■ OBJECTIVE
Report each line of the data that includes the word "their".

(Structured object records)
________________________

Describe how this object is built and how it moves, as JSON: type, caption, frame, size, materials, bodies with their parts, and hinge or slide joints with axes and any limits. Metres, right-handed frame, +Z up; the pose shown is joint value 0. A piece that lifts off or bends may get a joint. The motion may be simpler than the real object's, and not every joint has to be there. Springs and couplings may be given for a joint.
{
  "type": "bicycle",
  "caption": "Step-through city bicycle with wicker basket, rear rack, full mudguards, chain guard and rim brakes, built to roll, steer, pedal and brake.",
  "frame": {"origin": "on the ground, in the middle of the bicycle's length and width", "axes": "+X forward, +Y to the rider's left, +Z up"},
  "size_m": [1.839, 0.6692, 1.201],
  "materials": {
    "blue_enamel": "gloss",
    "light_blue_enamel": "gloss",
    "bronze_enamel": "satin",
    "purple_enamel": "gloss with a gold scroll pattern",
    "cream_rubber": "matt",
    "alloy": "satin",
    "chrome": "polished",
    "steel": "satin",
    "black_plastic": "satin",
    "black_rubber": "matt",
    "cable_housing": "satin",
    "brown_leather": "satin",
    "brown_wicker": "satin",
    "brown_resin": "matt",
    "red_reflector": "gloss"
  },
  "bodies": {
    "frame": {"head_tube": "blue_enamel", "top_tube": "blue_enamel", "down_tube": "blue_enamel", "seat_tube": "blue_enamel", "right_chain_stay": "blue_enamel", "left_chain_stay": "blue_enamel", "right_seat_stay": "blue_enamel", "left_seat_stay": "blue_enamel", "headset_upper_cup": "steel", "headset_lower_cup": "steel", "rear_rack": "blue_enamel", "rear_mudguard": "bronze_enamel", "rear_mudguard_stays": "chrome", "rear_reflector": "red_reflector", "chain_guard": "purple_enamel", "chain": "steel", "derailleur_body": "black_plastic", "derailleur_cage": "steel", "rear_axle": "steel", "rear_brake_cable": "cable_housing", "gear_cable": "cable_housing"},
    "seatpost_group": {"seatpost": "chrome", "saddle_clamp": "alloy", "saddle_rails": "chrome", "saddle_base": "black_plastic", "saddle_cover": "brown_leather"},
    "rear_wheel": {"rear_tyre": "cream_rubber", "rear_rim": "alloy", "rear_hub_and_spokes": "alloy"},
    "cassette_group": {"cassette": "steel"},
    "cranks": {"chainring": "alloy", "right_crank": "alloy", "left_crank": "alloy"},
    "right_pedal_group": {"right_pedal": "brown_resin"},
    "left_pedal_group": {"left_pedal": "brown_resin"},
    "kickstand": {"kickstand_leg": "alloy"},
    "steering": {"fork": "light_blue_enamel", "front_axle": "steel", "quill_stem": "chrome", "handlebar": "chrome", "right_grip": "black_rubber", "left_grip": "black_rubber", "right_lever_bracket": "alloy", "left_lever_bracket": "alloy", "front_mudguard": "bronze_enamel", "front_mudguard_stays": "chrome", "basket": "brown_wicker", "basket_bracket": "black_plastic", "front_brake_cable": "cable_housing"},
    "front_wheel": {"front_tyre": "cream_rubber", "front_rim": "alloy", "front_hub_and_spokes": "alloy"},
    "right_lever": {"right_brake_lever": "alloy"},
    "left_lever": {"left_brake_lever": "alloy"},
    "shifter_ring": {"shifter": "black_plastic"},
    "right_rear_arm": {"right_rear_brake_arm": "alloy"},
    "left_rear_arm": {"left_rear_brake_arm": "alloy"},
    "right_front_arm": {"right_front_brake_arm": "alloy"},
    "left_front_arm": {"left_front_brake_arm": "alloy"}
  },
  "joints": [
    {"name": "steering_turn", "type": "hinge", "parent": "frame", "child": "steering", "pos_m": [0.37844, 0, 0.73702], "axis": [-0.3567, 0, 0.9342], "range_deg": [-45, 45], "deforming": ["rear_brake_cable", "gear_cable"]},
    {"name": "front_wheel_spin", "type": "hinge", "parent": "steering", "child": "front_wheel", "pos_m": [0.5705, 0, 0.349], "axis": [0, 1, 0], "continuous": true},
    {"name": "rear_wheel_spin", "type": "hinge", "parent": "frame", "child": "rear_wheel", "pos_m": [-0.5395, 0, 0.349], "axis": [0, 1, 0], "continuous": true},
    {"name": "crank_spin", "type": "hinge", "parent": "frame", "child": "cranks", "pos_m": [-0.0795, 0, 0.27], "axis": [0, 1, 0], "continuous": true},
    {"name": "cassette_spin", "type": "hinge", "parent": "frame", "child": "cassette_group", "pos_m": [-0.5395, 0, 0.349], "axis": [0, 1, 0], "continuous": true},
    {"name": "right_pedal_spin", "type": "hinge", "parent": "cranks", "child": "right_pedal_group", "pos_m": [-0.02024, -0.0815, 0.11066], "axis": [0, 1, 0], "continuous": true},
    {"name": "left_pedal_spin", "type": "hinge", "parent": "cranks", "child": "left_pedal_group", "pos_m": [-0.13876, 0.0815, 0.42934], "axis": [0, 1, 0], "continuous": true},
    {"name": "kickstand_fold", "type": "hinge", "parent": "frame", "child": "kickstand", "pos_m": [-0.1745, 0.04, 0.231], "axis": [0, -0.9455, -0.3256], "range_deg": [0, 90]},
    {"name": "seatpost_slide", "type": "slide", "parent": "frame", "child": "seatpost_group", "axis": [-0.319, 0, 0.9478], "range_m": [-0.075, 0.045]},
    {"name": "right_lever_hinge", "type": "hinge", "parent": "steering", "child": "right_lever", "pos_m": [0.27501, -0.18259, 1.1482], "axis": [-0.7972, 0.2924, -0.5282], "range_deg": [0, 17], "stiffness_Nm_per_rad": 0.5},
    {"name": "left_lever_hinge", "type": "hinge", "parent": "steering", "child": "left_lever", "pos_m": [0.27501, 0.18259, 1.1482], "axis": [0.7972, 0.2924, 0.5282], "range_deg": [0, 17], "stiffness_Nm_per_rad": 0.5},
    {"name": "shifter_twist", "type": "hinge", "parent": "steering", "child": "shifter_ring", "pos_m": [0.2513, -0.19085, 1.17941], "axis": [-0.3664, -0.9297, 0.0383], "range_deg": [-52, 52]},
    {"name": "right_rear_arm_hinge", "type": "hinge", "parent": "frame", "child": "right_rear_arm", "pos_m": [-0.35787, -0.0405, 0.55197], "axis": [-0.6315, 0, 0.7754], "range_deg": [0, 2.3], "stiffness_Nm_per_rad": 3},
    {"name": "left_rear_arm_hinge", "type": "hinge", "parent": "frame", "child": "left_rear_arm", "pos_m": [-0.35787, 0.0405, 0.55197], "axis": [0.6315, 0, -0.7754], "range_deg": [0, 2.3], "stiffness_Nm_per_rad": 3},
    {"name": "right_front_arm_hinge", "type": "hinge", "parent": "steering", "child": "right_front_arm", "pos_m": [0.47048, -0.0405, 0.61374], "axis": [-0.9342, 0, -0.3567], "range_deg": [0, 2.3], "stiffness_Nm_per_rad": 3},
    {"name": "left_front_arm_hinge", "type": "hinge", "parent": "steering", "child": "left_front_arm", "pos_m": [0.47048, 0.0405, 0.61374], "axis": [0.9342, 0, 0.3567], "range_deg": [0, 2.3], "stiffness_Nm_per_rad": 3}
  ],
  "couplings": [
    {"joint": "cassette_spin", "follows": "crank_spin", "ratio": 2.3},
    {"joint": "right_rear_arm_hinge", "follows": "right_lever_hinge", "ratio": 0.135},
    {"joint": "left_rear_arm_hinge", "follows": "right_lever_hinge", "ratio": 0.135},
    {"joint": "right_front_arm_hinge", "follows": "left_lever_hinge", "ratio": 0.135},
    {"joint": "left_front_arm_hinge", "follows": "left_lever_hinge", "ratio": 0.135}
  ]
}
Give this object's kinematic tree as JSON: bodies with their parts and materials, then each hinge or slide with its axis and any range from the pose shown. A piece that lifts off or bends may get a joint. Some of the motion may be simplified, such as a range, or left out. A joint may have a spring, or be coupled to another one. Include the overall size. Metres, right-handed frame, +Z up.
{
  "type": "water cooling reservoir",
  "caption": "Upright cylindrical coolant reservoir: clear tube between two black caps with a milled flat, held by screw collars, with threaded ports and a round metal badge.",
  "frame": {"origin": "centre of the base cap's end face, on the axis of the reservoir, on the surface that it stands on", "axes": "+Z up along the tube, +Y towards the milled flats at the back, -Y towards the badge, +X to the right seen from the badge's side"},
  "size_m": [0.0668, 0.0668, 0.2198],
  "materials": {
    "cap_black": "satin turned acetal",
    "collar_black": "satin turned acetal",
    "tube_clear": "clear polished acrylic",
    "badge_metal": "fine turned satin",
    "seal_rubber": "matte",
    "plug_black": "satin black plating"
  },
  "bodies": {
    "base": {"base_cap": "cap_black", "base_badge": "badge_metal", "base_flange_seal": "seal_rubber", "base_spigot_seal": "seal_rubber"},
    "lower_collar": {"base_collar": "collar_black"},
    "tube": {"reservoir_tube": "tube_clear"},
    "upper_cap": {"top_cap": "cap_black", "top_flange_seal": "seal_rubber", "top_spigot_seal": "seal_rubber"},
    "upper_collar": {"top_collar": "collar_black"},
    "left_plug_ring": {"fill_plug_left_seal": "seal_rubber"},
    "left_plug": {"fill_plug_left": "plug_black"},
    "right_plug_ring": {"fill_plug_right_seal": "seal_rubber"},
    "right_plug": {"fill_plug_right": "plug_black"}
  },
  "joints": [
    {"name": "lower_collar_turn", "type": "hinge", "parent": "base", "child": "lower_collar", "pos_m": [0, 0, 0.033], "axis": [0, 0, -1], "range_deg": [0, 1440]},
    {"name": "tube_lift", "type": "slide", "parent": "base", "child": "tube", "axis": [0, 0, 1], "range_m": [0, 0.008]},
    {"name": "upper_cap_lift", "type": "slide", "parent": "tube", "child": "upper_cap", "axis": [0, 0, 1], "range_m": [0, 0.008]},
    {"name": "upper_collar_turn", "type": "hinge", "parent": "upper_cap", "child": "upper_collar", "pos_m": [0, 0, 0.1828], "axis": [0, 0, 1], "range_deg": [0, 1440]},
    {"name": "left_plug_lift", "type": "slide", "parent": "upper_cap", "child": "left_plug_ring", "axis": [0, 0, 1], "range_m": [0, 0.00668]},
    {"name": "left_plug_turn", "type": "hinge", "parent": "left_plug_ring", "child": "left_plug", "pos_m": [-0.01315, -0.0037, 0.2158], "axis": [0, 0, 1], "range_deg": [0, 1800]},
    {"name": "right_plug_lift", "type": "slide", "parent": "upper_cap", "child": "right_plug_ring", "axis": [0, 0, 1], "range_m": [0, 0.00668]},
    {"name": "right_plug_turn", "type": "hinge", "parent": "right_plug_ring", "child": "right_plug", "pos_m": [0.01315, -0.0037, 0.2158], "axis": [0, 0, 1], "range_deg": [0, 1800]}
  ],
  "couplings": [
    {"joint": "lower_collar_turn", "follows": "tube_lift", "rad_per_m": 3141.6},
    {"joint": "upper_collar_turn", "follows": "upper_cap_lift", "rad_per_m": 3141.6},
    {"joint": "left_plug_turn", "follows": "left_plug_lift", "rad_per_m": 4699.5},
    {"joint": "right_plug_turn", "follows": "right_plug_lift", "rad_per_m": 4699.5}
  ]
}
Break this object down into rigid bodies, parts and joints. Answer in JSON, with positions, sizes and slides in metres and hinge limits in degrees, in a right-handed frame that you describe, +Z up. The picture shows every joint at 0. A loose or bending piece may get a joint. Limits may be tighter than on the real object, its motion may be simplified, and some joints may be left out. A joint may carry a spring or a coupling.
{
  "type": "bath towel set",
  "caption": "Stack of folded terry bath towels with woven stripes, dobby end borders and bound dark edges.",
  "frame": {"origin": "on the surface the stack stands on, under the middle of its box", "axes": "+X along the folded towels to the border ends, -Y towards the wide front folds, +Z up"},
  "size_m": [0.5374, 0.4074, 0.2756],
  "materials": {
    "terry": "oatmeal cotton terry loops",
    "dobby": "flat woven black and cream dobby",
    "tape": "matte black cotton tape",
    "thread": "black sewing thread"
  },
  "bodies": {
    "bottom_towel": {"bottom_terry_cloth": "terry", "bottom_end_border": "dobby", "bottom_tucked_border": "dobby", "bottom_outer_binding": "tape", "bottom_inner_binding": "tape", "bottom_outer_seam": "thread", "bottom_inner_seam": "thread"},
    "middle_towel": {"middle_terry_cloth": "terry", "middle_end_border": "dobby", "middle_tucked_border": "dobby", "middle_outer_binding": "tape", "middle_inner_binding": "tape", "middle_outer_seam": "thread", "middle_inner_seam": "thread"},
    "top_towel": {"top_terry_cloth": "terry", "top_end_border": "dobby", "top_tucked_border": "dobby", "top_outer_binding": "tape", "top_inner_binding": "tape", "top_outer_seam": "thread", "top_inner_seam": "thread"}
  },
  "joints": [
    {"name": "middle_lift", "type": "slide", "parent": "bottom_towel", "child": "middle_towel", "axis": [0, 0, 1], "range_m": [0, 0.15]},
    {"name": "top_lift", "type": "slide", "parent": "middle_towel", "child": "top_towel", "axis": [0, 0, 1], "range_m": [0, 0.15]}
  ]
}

________________________

■ REPLY TO THE EXERCISE
Describe how this object is built and how it moves, as JSON: type, caption, frame, size, materials, bodies with their parts, and hinge or slide joints with axes and any limits. Metres, right-handed frame, +Z up; the pose shown is joint value 0. A piece that lifts off or bends may get a joint. The motion may be simpler than the real object's, and not every joint has to be there. Springs and couplings may be given for a joint.
Give this object's kinematic tree as JSON: bodies with their parts and materials, then each hinge or slide with its axis and any range from the pose shown. A piece that lifts off or bends may get a joint. Some of the motion may be simplified, such as a range, or left out. A joint may have a spring, or be coupled to another one. Include the overall size. Metres, right-handed frame, +Z up.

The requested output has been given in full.